Student Sports Media
From the small town of Marion to Wichita South High School, to Butler Community College, women’s basketball Coach Mike Helmer has had quite the basketball journey.
Helmer has led the fight to bring up and make women’s basketball a staple of Butler athletics.
Helmer never thought he would be the women’s basketball coach anywhere, let alone at Butler. Helmer played basketball growing up in Marion, and his favorite sport was football. All the men in his life have been coaches.
“Every male in my family has been a coach, from my dad, to grandpa, to brothers,” he said.
Helmer was the girls’ basketball coach at Wichita South High School before coming to Butler. Before that, he spent eight years managing a personal training facility in Lawrence. At South, the team finished as 6A runner-up.
Helmer understood that although he did not want to necessarily be a women’s coach, coaching circles are built on experiences at every level. Once he was in as the head coach, he had to establish himself. He said the hardest part of establishing himself as a coach and a leader was “fighting the female stigma: proving that women’s sports aren’t second tier sports and can contend with the male sports.”
“We’re doing what we’re doing against the top competition in the country,” Helmer said. “There’s 200 JUCO teams all wanting the same girls we want. There’s 20 JUCOs in Kansas all wanting the same girls.”
He has built a stellar women’s team here.
“We’ve all been building; the assistant coaches (Abby Fawcett, Bryce Winklepleck, who have been with him the whole time) have helped a lot,” Helmer said. “We’ve been able to establish great chemistry as a team.”
“Helmer is a phenomenal coach and mentor,” Assistant Coach Abby Fawcett said. “He always gets our players to buy in and really work hard. He cares about the girls both on and off the floor and I think that really helps our teams bond and want to play really hard. We have a lot of fun as a staff and as a team here. I really credit all our success to Coach Helmer. He figures out what makes everyone successful and does a great job motivating us. He allows us assistant coaches to be coaches. Meaning that we are involved in all aspects of the program and I think that gives us the confidence to really make an impact. It’s just a comfortable environment here and I think that allows us to be great.”

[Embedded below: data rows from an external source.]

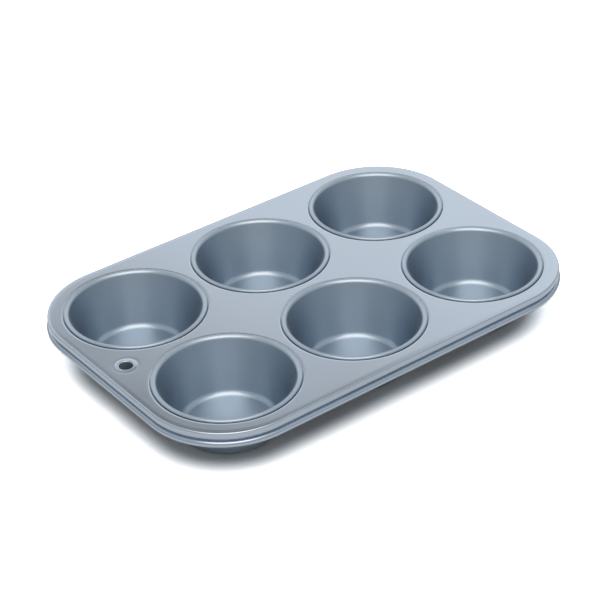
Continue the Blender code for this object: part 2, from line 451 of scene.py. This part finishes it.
# %% [markdown]
# The press pushes the sheet down a little as it shapes each collar, and the dark line round a lip
# is that crevice. Round the hanging hole the sheet swells before it turns down into the hole, and
# is faintly dished further out. Displacement from an image could do this, but a few rings of given
# radius and height are exact, and lie closest where the sheet bends.

# %% Rings round the holes, and the cells' surfaces
# Radius and height above the deck, in millimetres.
CUP_RINGS = np.array([
    (37.45, 0.2), (37.45, -0.2), (37.6, -0.36), (38.5, -0.36), (38.66, -0.29), (38.77, -0.18),
    (38.88, -0.09), (39.05, -0.045), (39.33, -0.022), (39.7, -0.008), (40.1, 0.0), (40.5, 0.0),
    (40.9, 0.0),
]) * MM
HANG_RINGS = np.array([
    (3.6, -0.6), (3.62, -0.35), (3.72, -0.12), (3.9, 0.0), (4.2, 0.09), (4.6, 0.12), (5.0, 0.09),
    (5.4, 0.03), (5.8, -0.005), (6.3, -0.02), (6.9, -0.018), (7.5, -0.006), (7.9, 0.0), (8.15, 0.0),
]) * MM


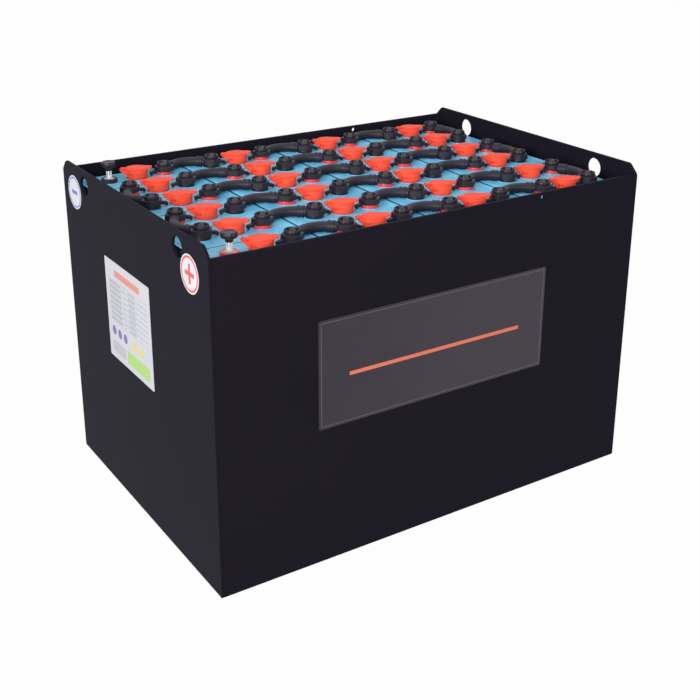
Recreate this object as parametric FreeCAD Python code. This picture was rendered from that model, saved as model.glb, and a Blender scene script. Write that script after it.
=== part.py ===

Fawcett played under Helmer before she went onto Friends University before rejoining him as an assistant coach.
The style of coaching that Helmer does may be from a bygone age, but it is still proving to be effective–defense and mental fortitude. Butler, as of Thursday, March 25, is No. 10 in points allowed in the nation at 53.4 points allowed, first in opponent field goal percentage at 29.2 percent and fourth in opponent 3-point percentage with 22.1 percent. Butler is currently ranked ninth in the nation.
“Probably the 2013 team was my favorite team, or the team this season,” he said. “Although the teams are so different, they really feel like family.”
The 2013 team made Butler’s first ever appearance in the NJCAA women’s national tournament and went 34-3. They were sixth in the national rankings and reached the “Elite 8” in the national tournament.
Helmer and the Lady Grizzlies are currently 16-1 this season and looking to return to the NJCAA tournament, and win the whole thing like they thought they were going do last year before the pandemic hit. The disappointment was very high with the news that the 2020 NJCAA tournament was cancelled; they have much higher ambition and drive to finish some “unfinished business.”